Il fenomeno degli incendi, che è sotto gli occhi di tutti, dimostra quanto si sia ormai perso il senso dello Stato e quello del bene comune nella nostra società. L’esperienza che si fa sempre più spesso di una legge incapace di imporsi sui comportamenti dei cittadini provoca il primo "scollamento", che è gravissimo, perché conduce a "fare i furbi" anche quando si mette in pericolo la vita degli altri. Di fronte a questa deriva mi pare necessario inasprire la risposta pubblica. Ma, ancora più subdola e pericolosa, è l’evanescenza del bene comune, del rispetto per le istituzioni, della collaborazione con esse. La "Settimana Sociale" del centenario, che si svolgerà a Pisa e Pistoia, si svilupperà proprio intorno a questo tema del bene comune, attualizzando il messaggio contenuto nella "Dottrina sociale della Chiesa", che considera il bene comune come quella struttura di base che permette la convivenza tra gli uomini. Purtroppo, oggi, l’economia com’è gestita è capace di produrre beni privati ma non beni comuni.
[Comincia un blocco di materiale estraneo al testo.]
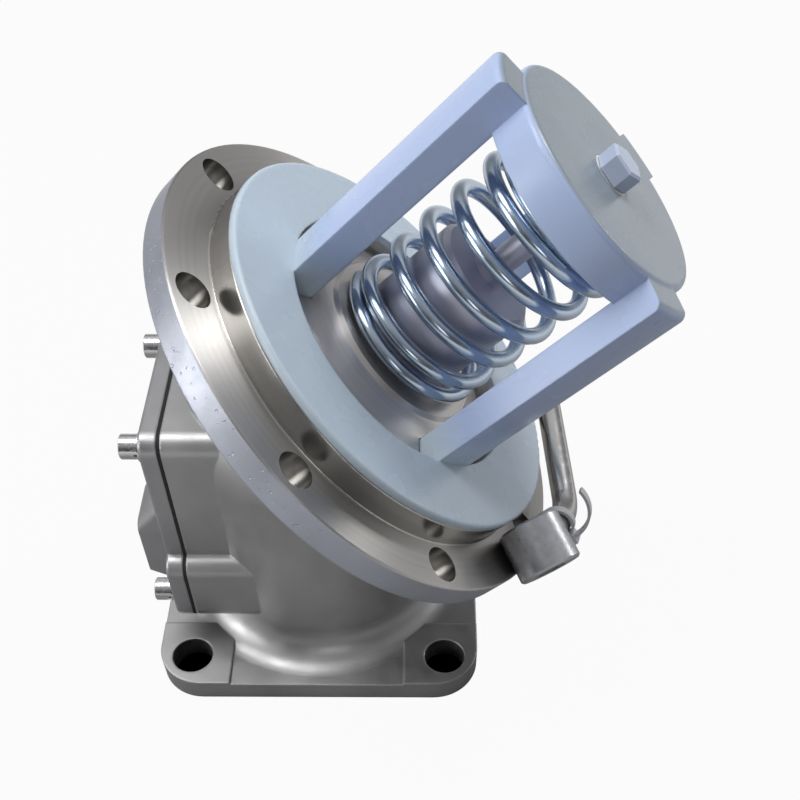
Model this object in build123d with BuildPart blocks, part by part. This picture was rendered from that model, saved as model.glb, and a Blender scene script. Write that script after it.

Per questa ragione l’intervento dello Stato nell’economia, che è diretto per l’appunto a creare dei beni pubblici, serve ancora.
Da dove si può iniziare a spegnere l’incendio che ha consumato il nostro senso civico?
Nella mia regione, cioè l’Alto Adige, funziona particolarmente bene la collaborazione tra lo Stato e i volontari, anche nella cura delle foreste e nella protezione civile. Questo dialogo tra le istituzioni e la società civile circoscrive bene l’ambito entro cui può svilupparsi il bene comune ed è un percorso possibile ovunque. Si tratta però di un "feeling" che va creato fin da bambini. Lo snodo principale sono le agenzie educative, cioè la scuola e la famiglia, che devono insegnare la sussidiarietà e la solidarietà, ponendo le basi perché si formi una rete virtuosa che alimenti la responsabilità verso il Creato.